One of the benefits of growing your own talent is getting 3 years of quality production at or near the league minimum. Joel Zumaya was a bargain in 2006. In 2007 he didn’t cost the team much, but he didn’t contribute a whole lot either due to the exploding finger. In 2008 he figures to again be affordable, but not particularly productive for a big chunk of the season. Therein lies the problem. The Tigers and Zumaya are poised to waste a good portion of his pre-arb years on the DL.
As a general rule, players become arbitration eligible after 3 years of service time. There’s another caveat where the top 17% (based on days of service) of those players with more than 2, but less than 3 years of time are also eligible. These players are called Super 2′s. Last year the cutoff was 2 years and 131 days of service.
I bring this up because Joel Zumaya is a lock to miss at least two months of the season, or at least 60 days. Which means he’s a near lock to not actually be able to contribute enough days to equate to a Super 2. Zumaya still has 3 options left, never having used one. If the Tigers were to option Zumaya to Toledo for the duration of his DL stint they could delay arbitration by a season.
Now last year when the team had a full 40 man roster, it was advantageous to keep Zumaya on big league roster and place him on the 60 day DL freeing up a spot on the 40 man. It’s why Tony Giarratano was placed on the 60 day DL last year. This year the team has several spots open thanks to THE TRADE and it’s not a consideration.

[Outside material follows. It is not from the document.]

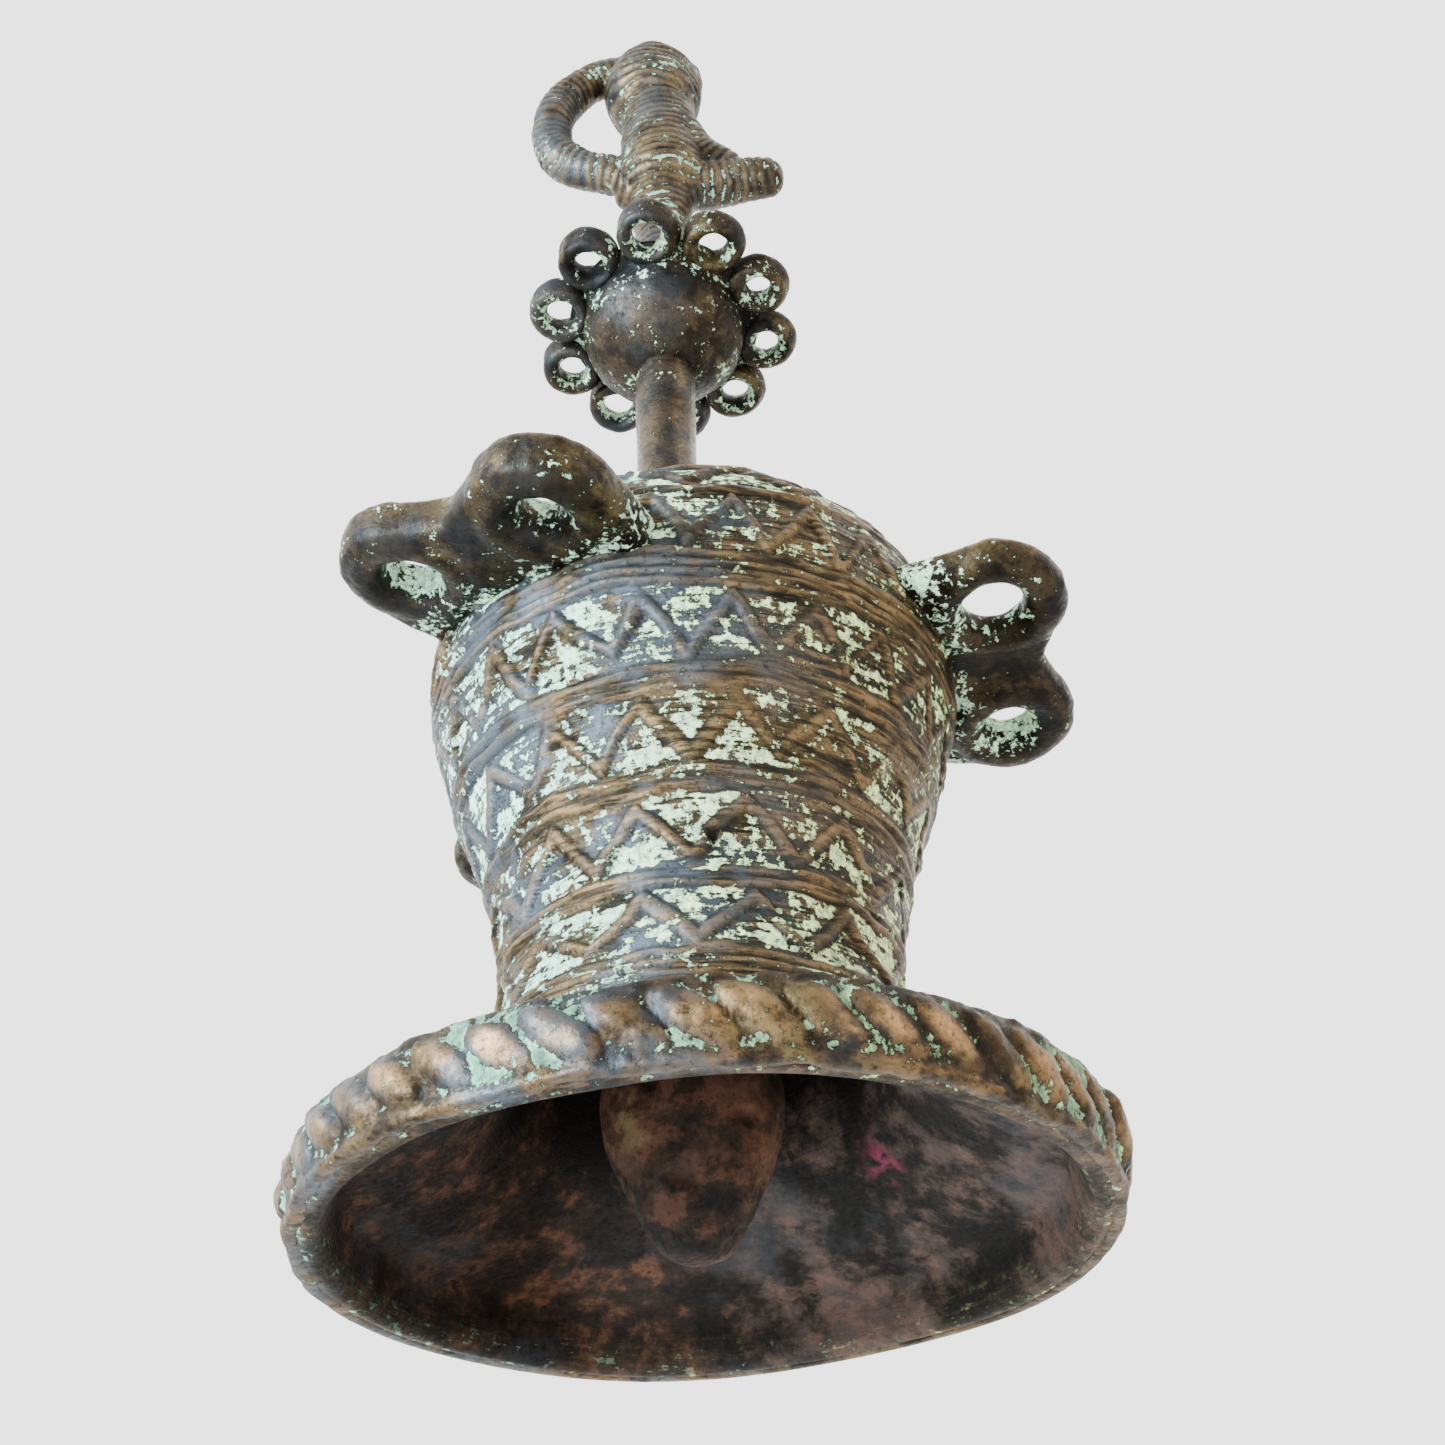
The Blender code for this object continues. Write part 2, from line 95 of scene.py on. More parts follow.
# ---- noise ----------------------------------------------------------------------------------
class Noise:
    """Smooth value noise from -1 to 1 on a repeating lattice, the same on every run."""

    SIZE = 48

    def __init__(self, seed):
        self.table = np.random.default_rng(seed).uniform(-1.0, 1.0, (self.SIZE, self.SIZE, self.SIZE))

    def at(self, points, scale):
        """Noise whose lumps are about scale metres across."""
        spot = np.asarray(points) / scale
        cell = np.floor(spot).astype(int)
        part = spot - cell
        part = part * part * (3.0 - 2.0 * part)
        total = 0.0
        for corner in range(8):
            step = np.array([corner & 1, corner >> 1 & 1, corner >> 2 & 1])
            weight = np.prod(np.where(step, part, 1.0 - part), axis=-1)
            index = (cell + step) % self.SIZE
            total = total + weight * self.table[index[..., 0], index[..., 1], index[..., 2]]
        return total

    def rough(self, points, scale, octaves):
        """Noise at a scale with finer noise laid over it, each octave half the size and half as strong."""
        total = 0.0
        gain = 1.0
        for octave in range(octaves):
            total = total + gain * self.at(points, scale / 2 ** octave)
            gain *= 0.5
        return total / 1.6


SOFT = Noise(11)
FINE = Noise(23)
BLOT = Noise(37)


def ramp(value, low, high):
    """0 below low, 1 above high and a smooth step between them."""
    share = np.clip((value - low) / (high - low), 0.0, 1.0)
    return share * share * (3.0 - 2.0 * share)


# ---- meshes ---------------------------------------------------------------------------------
def new_object(name, mesh):
    obj = bpy.data.objects.new(name, mesh)
    bpy.context.scene.collection.objects.link(obj)
    return obj


def grid_mesh(name, grid, wrap_rows=False, poles=None):
    """A closed skin over a grid of points: columns go round, rows go from the top down the outside.

    Its ends are closed by the two poles, or by joining the last row to the first.
    """
    rows, cols = grid.shape[:2]
    verts = grid.reshape(-1, 3)
    row = np.arange(rows if wrap_rows else rows - 1)[:, None]
    col = np.arange(cols)[None]
    right = (col + 1) % cols
    below = (row + 1) % rows
    quads = np.stack([row * cols + col, below * cols + col, below * cols + right, row * cols + right], -1)
    faces = quads.reshape(-1, 4).tolist()
    if poles:
        first = len(verts)
        verts = np.vstack([verts, poles])
        last_row = (rows - 1) * cols
        for k in range(cols):
            faces.append([first, k, (k + 1) % cols])
            faces.append([first + 1, last_row + (k + 1) % cols, last_row + k])
    mesh = bpy.data.meshes.new(name)
    mesh.from_pydata(verts.tolist(), [], faces)
    mesh.shade_smooth()
    return new_object(name, mesh)


def points_of(obj):
    flat = np.empty(len(obj.data.vertices) * 3)
    obj.data.vertices.foreach_get("co", flat)
    return flat.reshape(-1, 3)


def normals_of(obj):
    flat = np.empty(len(obj.data.vertices) * 3)
    obj.data.vertices.foreach_get("normal", flat)
    return flat.reshape(-1, 3)


def move_points(obj, points):
    obj.data.vertices.foreach_set("co", np.asarray(points, dtype=np.float64).ravel())
    obj.data.update()


def swell(obj, push):
    """Push each point along its normal by its own distance in metres; returns the new places."""
    points = points_of(obj) + normals_of(obj) * push[:, None]
    move_points(obj, points)
    return points


def paint(obj, **masks):
    """Store masks on the points for the materials to read."""
    for name, values in masks.items():
        layer = obj.data.attributes.new(name, "FLOAT", "POINT")
        full = np.broadcast_to(np.asarray(values, dtype=np.float64), (len(obj.data.vertices),))
        layer.data.foreach_set("value", np.ascontiguousarray(full))


def smooth_line(keys, per_span):
    """Catmull-Rom curve through the keys as an array of points."""
    keys = [np.array(key, dtype=float) for key in keys]
    line = []
    for i in range(len(keys) - 1):
        before, start, end = keys[max(i - 1, 0)], keys[i], keys[i + 1]
        after = keys[min(i + 2, len(keys) - 1)]
        for k in range(per_span):
            t = k / per_span
            line.append(0.5 * (2 * start + (end - before) * t
                               + (2 * before - 5 * start + 4 * end - after) * t ** 2
                               + (3 * start - before - 3 * end + after) * t ** 3))
    line.append(keys[-1])
    return np.array(line)


def lengths_along(line):
    """Distance from the line's start to each of its points."""
    return np.concatenate([[0.0], np.cumsum(np.linalg.norm(np.diff(line, axis=0), axis=1))])


def even_line(line, count):
    """The same line with its points at even distances."""
    along = lengths_along(line)
    wanted = np.linspace(0.0, along[-1], count)
    return np.stack([np.interp(wanted, along, line[:, k]) for k in range(line.shape[1])], 1)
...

Now the downside of this type of tactic is that it can be perceived as a jerk move by the player. You not only cut into his earnings in the current season, but it also pushes back his big payday a year. Also, the general impression is that the organization tends to take care of its players. Certainly an image worth maintaining when your ace is about to get more expensive and you’re trying to lock up one of the game’s preeminent hitters long term. Still, from an immediate pure dollars and sense standpoint it does warrant some consideration.